Written instruction:
Copy out every line of the data exactly.

* START Information supplied *

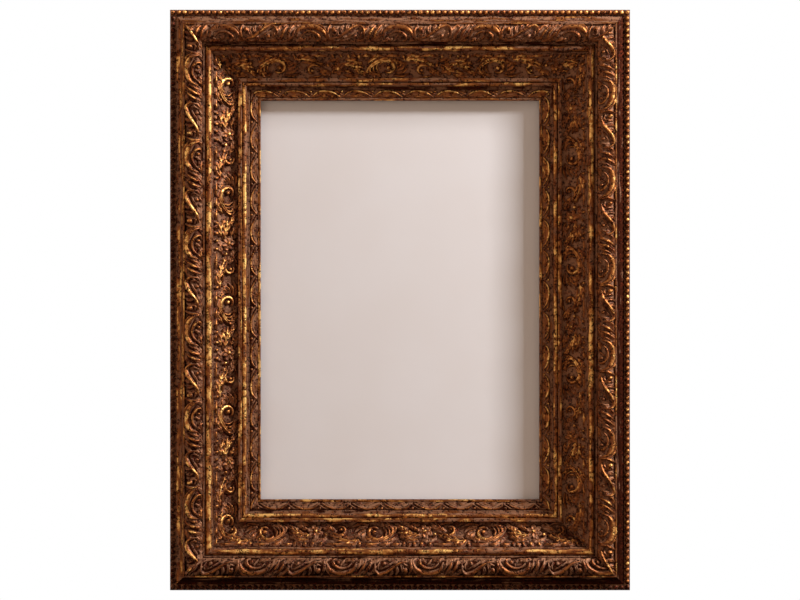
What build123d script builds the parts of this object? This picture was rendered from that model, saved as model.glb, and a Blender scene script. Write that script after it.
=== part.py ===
from build123d import *
from math import asin, degrees
import os

# Ornate gilded picture frame for an A4 sheet, hung on a wall by two ring hangers.
# Millimetres. +X is to the viewer's right, +Z is up and the front faces -Y.
# The origin is on the wall plane, behind the middle of the frame.
# A section point is (p, h): p runs inwards from the frame's outer edge, h runs
# forwards from the moulding's flat back.

# Picture, glass and backing
picture_width = 210.0
picture_height = 297.0
picture_overlap_width = 4.0
rebate_clearance = 1.0
glass_thickness = 2.0
panel_thickness = 2.8
backing_thickness = 3.2

# Widths of the moulding's members, from the outer edge inwards
bead_bed_width = 4.2
cove_width = 5.8
outer_fillet_width = 1.2
acanthus_width = 12.7
inner_fillet_width = 1.3
quirk_width = 0.8
astragal_width = 4.5
drop_width = 0.9
scroll_width = 17.6
step_width = 2.6
reed_width = 3.5
hollow_width = 2.0
sight_leaf_width = 6.1
sight_fillet_width = 1.8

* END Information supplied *

Response below:
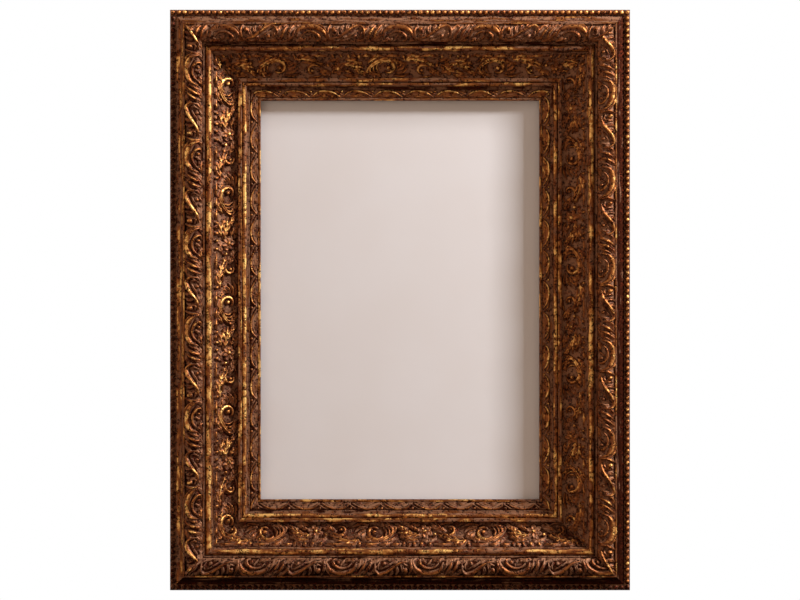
What build123d script builds the parts of this object? This picture was rendered from that model, saved as model.glb, and a Blender scene script. Write that script after it.
=== part.py ===
from build123d import *
from math import asin, degrees
import os

# Ornate gilded picture frame for an A4 sheet, hung on a wall by two ring hangers.
# Millimetres. +X is to the viewer's right, +Z is up and the front faces -Y.
# The origin is on the wall plane, behind the middle of the frame.
# A section point is (p, h): p runs inwards from the frame's outer edge, h runs
# forwards from the moulding's flat back.

# Picture, glass and backing
picture_width = 210.0
picture_height = 297.0
picture_overlap_width = 4.0
rebate_clearance = 1.0
glass_thickness = 2.0
panel_thickness = 2.8
backing_thickness = 3.2

# Widths of the moulding's members, from the outer edge inwards
bead_bed_width = 4.2
cove_width = 5.8
outer_fillet_width = 1.2
acanthus_width = 12.7
inner_fillet_width = 1.3
quirk_width = 0.8
astragal_width = 4.5
drop_width = 0.9
scroll_width = 17.6
step_width = 2.6
reed_width = 3.5
hollow_width = 2.0
sight_leaf_width = 6.1
sight_fillet_width = 1.8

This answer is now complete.